Taking umbrage at a strawman of your construction is hardly helpful.

If I think
this is a significant point and worth further study, and try to get others
to notice these effects and help me out, then please don't tell me it is all
pointless because you are not interested.


Yet another strawman. Please provide a quote that even intimates any
such thought. As I've said, ad nauseum, and as you've ignored rather
perniciously, is that you are ignoring the role of preference, and want
to divorce it from the process. Ignoring preference is as egregious an
error as ignoring the physics or engineering involved.


Especially since the BEST we can do is so far from reality. Audiophiles tend
to gravitate to some smaller part of the whole enchilada and obsess over it
to try to get it right - often at the expense of other parts of the complete
picture.

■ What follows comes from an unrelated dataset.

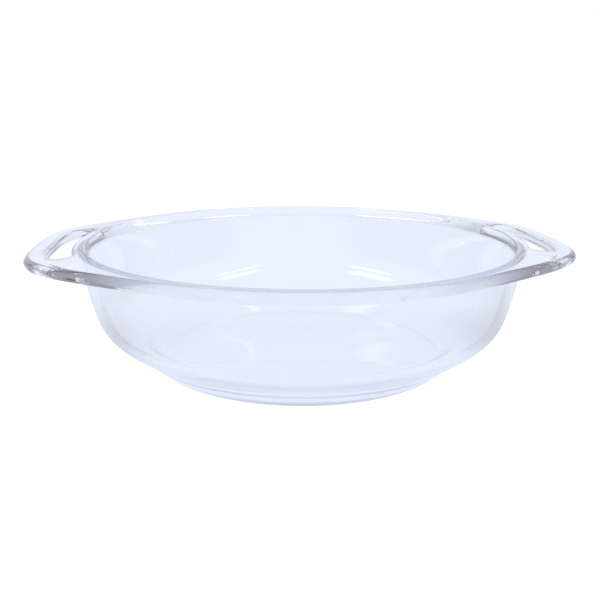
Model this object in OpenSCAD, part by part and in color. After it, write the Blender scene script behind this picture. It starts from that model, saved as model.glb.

This is 100% preference. One listener obsesses over imaging and uses
small book-shelf speakers on stands because they image best, while ignoring
the fact that such speakers are often deficient in bass. Another listener
requires that the midrange be right, and the rest of the spectrum be damned.
Still another might be a bass freak with huge sub-woofers that pressurize his
listening room in what he sees as a realistic manner. To pretend that these
choices that disparate audiophiles make aren't personal preferences, is, at
the very least, an arrogant approach to the question. Were it a question of
one speaker system designed according to the precepts of one man (such as our
Mr. Eickmeier, here) then there wouldn't be thousands of different models and
designs of speakers available.

Audiophiles have been trying to
figure out what causes these effects for decades. They have complained about
boxy sounding speakers and the hole in the middle effect and wondered what
makes some systems sound more realistic than others.


And where are all these audiophiles complaining about "hole in the
middle"? I've counted exactly one...you.


Hole in the middle? Then your speakers are too far apart. Put them closer
together until the "hole-in-the-middle" disappears. Easy.